- What is required:
Set down the listing below verbatim, but only from its first line through the line containing "meet at Y = 0.".

- Data segment:
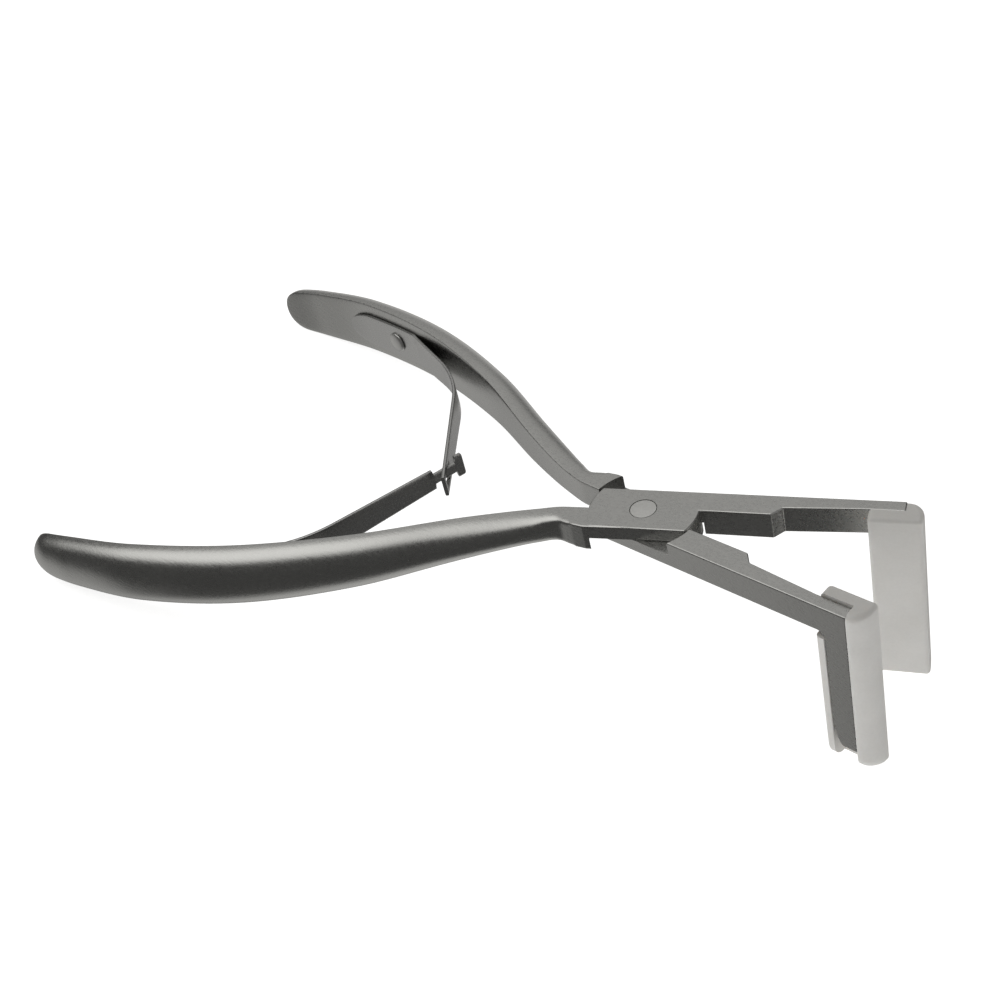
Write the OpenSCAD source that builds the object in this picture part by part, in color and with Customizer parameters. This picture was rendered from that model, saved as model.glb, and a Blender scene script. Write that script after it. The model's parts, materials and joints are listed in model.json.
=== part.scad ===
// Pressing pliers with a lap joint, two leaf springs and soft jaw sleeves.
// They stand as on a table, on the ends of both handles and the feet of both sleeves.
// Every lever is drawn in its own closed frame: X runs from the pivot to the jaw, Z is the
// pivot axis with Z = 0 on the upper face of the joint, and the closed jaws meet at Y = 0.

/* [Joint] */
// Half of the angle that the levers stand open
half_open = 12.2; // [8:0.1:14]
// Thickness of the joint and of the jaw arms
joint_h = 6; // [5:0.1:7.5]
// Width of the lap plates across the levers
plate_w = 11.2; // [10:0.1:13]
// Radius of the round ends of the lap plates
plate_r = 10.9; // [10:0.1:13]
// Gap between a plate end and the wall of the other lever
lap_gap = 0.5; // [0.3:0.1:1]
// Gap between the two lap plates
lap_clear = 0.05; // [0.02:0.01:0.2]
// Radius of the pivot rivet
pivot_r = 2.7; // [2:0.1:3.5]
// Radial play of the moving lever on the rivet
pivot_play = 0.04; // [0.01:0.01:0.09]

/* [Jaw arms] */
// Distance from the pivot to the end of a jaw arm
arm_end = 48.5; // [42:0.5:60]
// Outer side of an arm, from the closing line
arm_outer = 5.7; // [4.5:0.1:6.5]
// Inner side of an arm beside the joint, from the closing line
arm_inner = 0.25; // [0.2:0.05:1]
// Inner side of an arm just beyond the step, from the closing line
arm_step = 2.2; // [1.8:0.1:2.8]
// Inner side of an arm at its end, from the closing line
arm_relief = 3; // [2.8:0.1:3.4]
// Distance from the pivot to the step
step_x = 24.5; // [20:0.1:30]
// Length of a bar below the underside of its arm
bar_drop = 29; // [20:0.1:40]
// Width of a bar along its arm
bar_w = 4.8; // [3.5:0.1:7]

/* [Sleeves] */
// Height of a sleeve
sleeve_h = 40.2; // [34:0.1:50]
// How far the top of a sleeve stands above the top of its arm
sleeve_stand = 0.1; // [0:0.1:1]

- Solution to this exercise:
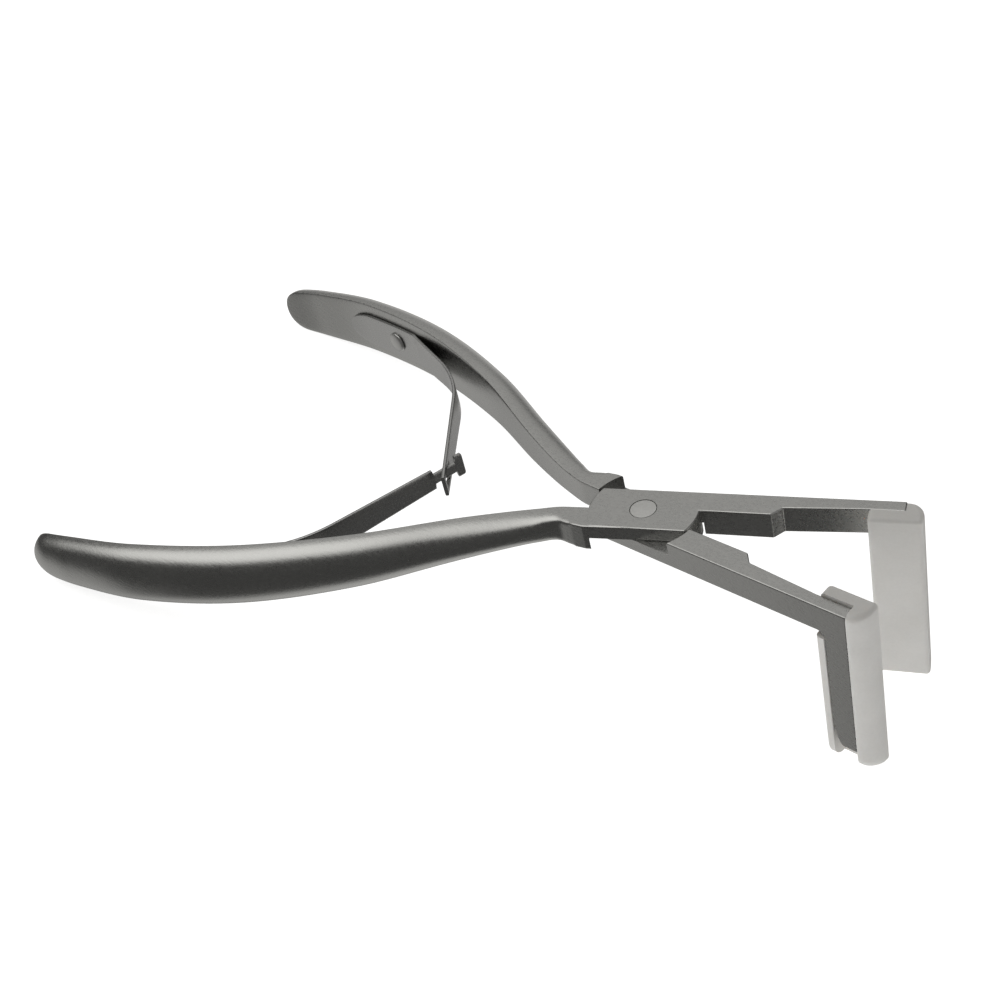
Write the OpenSCAD source that builds the object in this picture part by part, in color and with Customizer parameters. This picture was rendered from that model, saved as model.glb, and a Blender scene script. Write that script after it. The model's parts, materials and joints are listed in model.json.
=== part.scad ===
// Pressing pliers with a lap joint, two leaf springs and soft jaw sleeves.
// They stand as on a table, on the ends of both handles and the feet of both sleeves.
// Every lever is drawn in its own closed frame: X runs from the pivot to the jaw, Z is the
// pivot axis with Z = 0 on the upper face of the joint, and the closed jaws meet at Y = 0.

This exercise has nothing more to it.